WRITTEN EXERCISE → Each line of the material below should be reproduced exactly.

GIVEN INFORMATION →

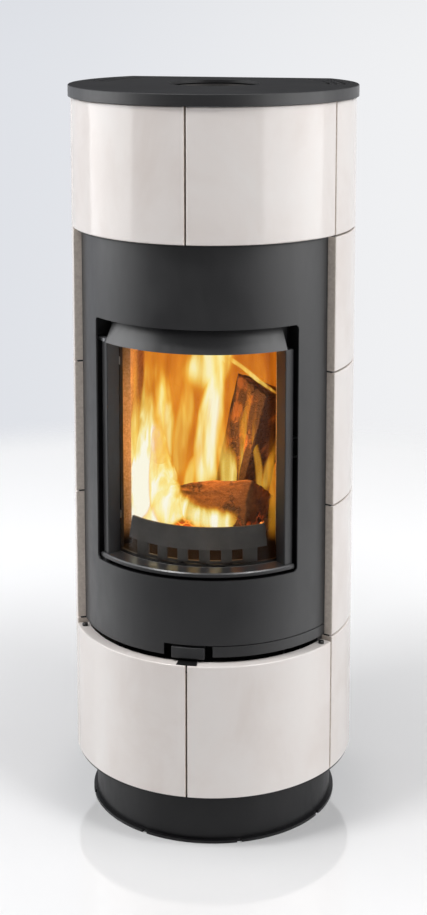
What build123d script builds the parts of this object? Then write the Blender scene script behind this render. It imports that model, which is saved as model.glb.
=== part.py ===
from build123d import *
from math import acos, cos, degrees, radians, sin, sqrt
import os

# A round wood stove with a flat back, clad in glazed tiles. Lengths are millimetres and angles
# are degrees. The origin is on the stove's axis at floor level, the front faces -Y and Z is up.
# Places round the stove are a radius and an angle from the front, counted towards the right (+X).

# ---- Plinth ----
BASE_INSET = 30.0
BASE_T = 5.0
BASE_REAR_INSET = 17.0
NOTCH_COUNT = 8
NOTCH_W = 9.0
NOTCH_DEPTH = 4.0
DRUM_INSET = 7.0
DRUM_WALL = 2.5
DRUM_H = 92.0
DRUM_REAR_INSET = 22.0
DRUM_FLANGE_W = 20.0
DECK_T = 3.0
DECK_EDGE = 2.0
DECK_SLOT_W = 9.0
DECK_SLOT_ARC_ANGLE = 30.0
DECK_SLOT_PITCH_ANGLE = 40.0
DECK_SLOTS = 6
DECK_SLOT_SETBACK = 1.0

# ---- Tiles ----
TILE_R = 256.0
TILE_T = 21.0
TILE_EDGE_R = 2.5
TILE_JOINT = 3.0
TILE_POCKET = 8.0
TILE_RIM = 20.0
COLUMN_ANGLE = 66.0
BOTTOM_ROW_H = 250.0
MIDDLE_ROW_H = 241.0
FRONT_TILE_STEP = 9.0

# ---- Top and back ----
HEIGHT = 1326.0
TOP_OVERHANG = 4.0
TOP_RIM_H = 20.0
TOP_RIM_W = 5.0
TOP_SHEET_T = 5.0
TOP_EDGE = 1.0
TOP_GAP = 1.0
FLUE_Y = 12.0
FLUE_PIPE_R = 75.0
FLUE_PIPE_WALL = 2.0
FLUE_COLLAR_WALL = 3.5
FLUE_COLLAR_BORE_L = 58.0
FLUE_COLLAR_SLEEVE_L = 24.0
FLUE_COLLAR_LIP = 3.0
FLUE_COLLAR_SINK = 7.0
FLUE_SLIP = 1.0
FLUE_HOLE_GAP = 2.5
VENT_INSETS = (51.0, 38.0, 23.0)
VENT_W = 6.5
VENT_FROM_ANGLE = 95.0
VENT_ARC_ANGLE = 37.0
REAR_PANEL_T = 2.0
REAR_PANEL_INSET = 6.0
REAR_PANEL_SIDE_INSET = 6.2
REAR_PANEL_TOP_GAP = 6.0
REAR_VENT_L = 80.0
REAR_VENT_W = 6.0
REAR_VENT_ROWS = 5
REAR_VENT_COLUMNS = 3
REAR_VENT_PITCH_X = 100.0
REAR_VENT_PITCH_Z = 14.0
REAR_VENT_MARGIN = 145.0
REAR_SCREW_R = 2.5
REAR_SCREW_HEAD_R = 5.0
REAR_SCREW_HEAD_H = 2.5
REAR_SCREW_L = 7.0
REAR_SCREW_SIDE = 16.0
REAR_SCREW_ROWS = 3
REAR_SCREW_MARGIN = 60.0

# ---- Rails and shelf ----
RAIL_T = 3.0
RAIL_HALF_ANGLE = 3.0
RAIL_FLANGE_W = 24.0
RAIL_TAB_REACH = 15.0
SHELF_T = 4.0
SHELF_INSET = 6.0
SHELF_W = 35.0
SHELF_SIDE_ANGLE = 0.5

# ---- Front panel ----
PANEL_RECESS = 15.0
PANEL_T = 3.0
PANEL_SIDE_GAP = 0.5
PANEL_FOOT_GAP = 11.0
PANEL_RETURN_ANGLE = 2.5
PANEL_RETURN_W = 10.0
OPENING_HALF_ANGLE = 48.0
OPENING_FROM_FOOT = 137.0
OPENING_H = 439.0
OPENING_CORNER_R = 8.0
STRIP_H = 19.0
STRIP_GAP = 1.6
STRIP_SIDE_GAP = 1.0
STRIP_FLANGE_UP = 16.0
STRIP_FLANGE_FROM_ANGLE = 18.0
STRIP_FLANGE_TO_ANGLE = 60.0
LEVER_NOTCH_HALF_ANGLE = 10.3

# ---- Small trim ----
CLIP_W = 36.0
CLIP_T = 1.5
CLIP_SETBACK = 2.0
CLIP_BACK_SETBACK = 1.0
CLIP_LIP = 15.0
CORNER_SCREW_ANGLE = 62.0
CORNER_SCREW_R = 2.5
CORNER_SCREW_HEAD_R = 5.0
CORNER_SCREW_HEAD_H = 5.0
CORNER_SCREW_L = 12.0
CORNER_SCREW_EDGE = 1.0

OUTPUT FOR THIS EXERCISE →
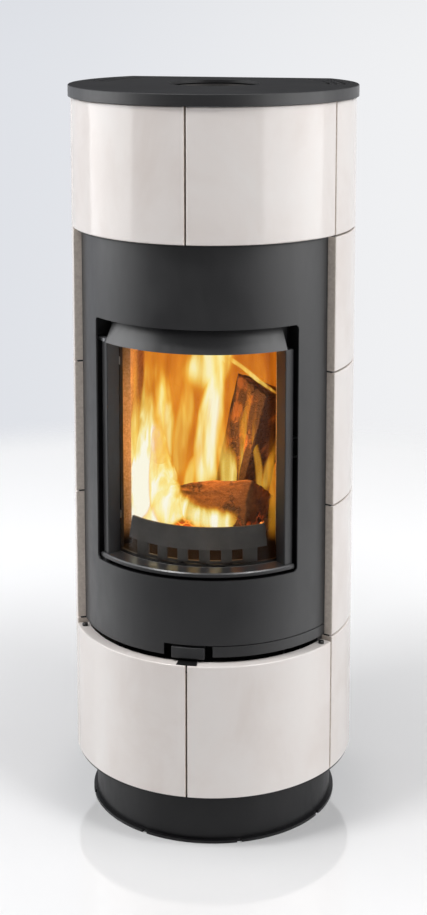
What build123d script builds the parts of this object? Then write the Blender scene script behind this render. It imports that model, which is saved as model.glb.
=== part.py ===
from build123d import *
from math import acos, cos, degrees, radians, sin, sqrt
import os

# A round wood stove with a flat back, clad in glazed tiles. Lengths are millimetres and angles
# are degrees. The origin is on the stove's axis at floor level, the front faces -Y and Z is up.
# Places round the stove are a radius and an angle from the front, counted towards the right (+X).

# ---- Plinth ----
BASE_INSET = 30.0
BASE_T = 5.0
BASE_REAR_INSET = 17.0
NOTCH_COUNT = 8
NOTCH_W = 9.0
NOTCH_DEPTH = 4.0
DRUM_INSET = 7.0
DRUM_WALL = 2.5
DRUM_H = 92.0
DRUM_REAR_INSET = 22.0
DRUM_FLANGE_W = 20.0
DECK_T = 3.0
DECK_EDGE = 2.0
DECK_SLOT_W = 9.0
DECK_SLOT_ARC_ANGLE = 30.0
DECK_SLOT_PITCH_ANGLE = 40.0
DECK_SLOTS = 6
DECK_SLOT_SETBACK = 1.0

# ---- Tiles ----
TILE_R = 256.0
TILE_T = 21.0
TILE_EDGE_R = 2.5
TILE_JOINT = 3.0
TILE_POCKET = 8.0
TILE_RIM = 20.0
COLUMN_ANGLE = 66.0
BOTTOM_ROW_H = 250.0
MIDDLE_ROW_H = 241.0
FRONT_TILE_STEP = 9.0

# ---- Top and back ----
HEIGHT = 1326.0
TOP_OVERHANG = 4.0
TOP_RIM_H = 20.0
TOP_RIM_W = 5.0
TOP_SHEET_T = 5.0
TOP_EDGE = 1.0
TOP_GAP = 1.0
FLUE_Y = 12.0
FLUE_PIPE_R = 75.0
FLUE_PIPE_WALL = 2.0
FLUE_COLLAR_WALL = 3.5
FLUE_COLLAR_BORE_L = 58.0
FLUE_COLLAR_SLEEVE_L = 24.0
FLUE_COLLAR_LIP = 3.0
FLUE_COLLAR_SINK = 7.0
FLUE_SLIP = 1.0
FLUE_HOLE_GAP = 2.5
VENT_INSETS = (51.0, 38.0, 23.0)
VENT_W = 6.5
VENT_FROM_ANGLE = 95.0
VENT_ARC_ANGLE = 37.0
REAR_PANEL_T = 2.0
REAR_PANEL_INSET = 6.0
REAR_PANEL_SIDE_INSET = 6.2
REAR_PANEL_TOP_GAP = 6.0
REAR_VENT_L = 80.0
REAR_VENT_W = 6.0
REAR_VENT_ROWS = 5
REAR_VENT_COLUMNS = 3
REAR_VENT_PITCH_X = 100.0
REAR_VENT_PITCH_Z = 14.0
REAR_VENT_MARGIN = 145.0
REAR_SCREW_R = 2.5
REAR_SCREW_HEAD_R = 5.0
REAR_SCREW_HEAD_H = 2.5
REAR_SCREW_L = 7.0
REAR_SCREW_SIDE = 16.0
REAR_SCREW_ROWS = 3
REAR_SCREW_MARGIN = 60.0

# ---- Rails and shelf ----
RAIL_T = 3.0
RAIL_HALF_ANGLE = 3.0
RAIL_FLANGE_W = 24.0
RAIL_TAB_REACH = 15.0
SHELF_T = 4.0
SHELF_INSET = 6.0
SHELF_W = 35.0
SHELF_SIDE_ANGLE = 0.5

# ---- Front panel ----
PANEL_RECESS = 15.0
PANEL_T = 3.0
PANEL_SIDE_GAP = 0.5
PANEL_FOOT_GAP = 11.0
PANEL_RETURN_ANGLE = 2.5
PANEL_RETURN_W = 10.0
OPENING_HALF_ANGLE = 48.0
OPENING_FROM_FOOT = 137.0
OPENING_H = 439.0
OPENING_CORNER_R = 8.0
STRIP_H = 19.0
STRIP_GAP = 1.6
STRIP_SIDE_GAP = 1.0
STRIP_FLANGE_UP = 16.0
STRIP_FLANGE_FROM_ANGLE = 18.0
STRIP_FLANGE_TO_ANGLE = 60.0
LEVER_NOTCH_HALF_ANGLE = 10.3

# ---- Small trim ----
CLIP_W = 36.0
CLIP_T = 1.5
CLIP_SETBACK = 2.0
CLIP_BACK_SETBACK = 1.0
CLIP_LIP = 15.0
CORNER_SCREW_ANGLE = 62.0
CORNER_SCREW_R = 2.5
CORNER_SCREW_HEAD_R = 5.0
CORNER_SCREW_HEAD_H = 5.0
CORNER_SCREW_L = 12.0
CORNER_SCREW_EDGE = 1.0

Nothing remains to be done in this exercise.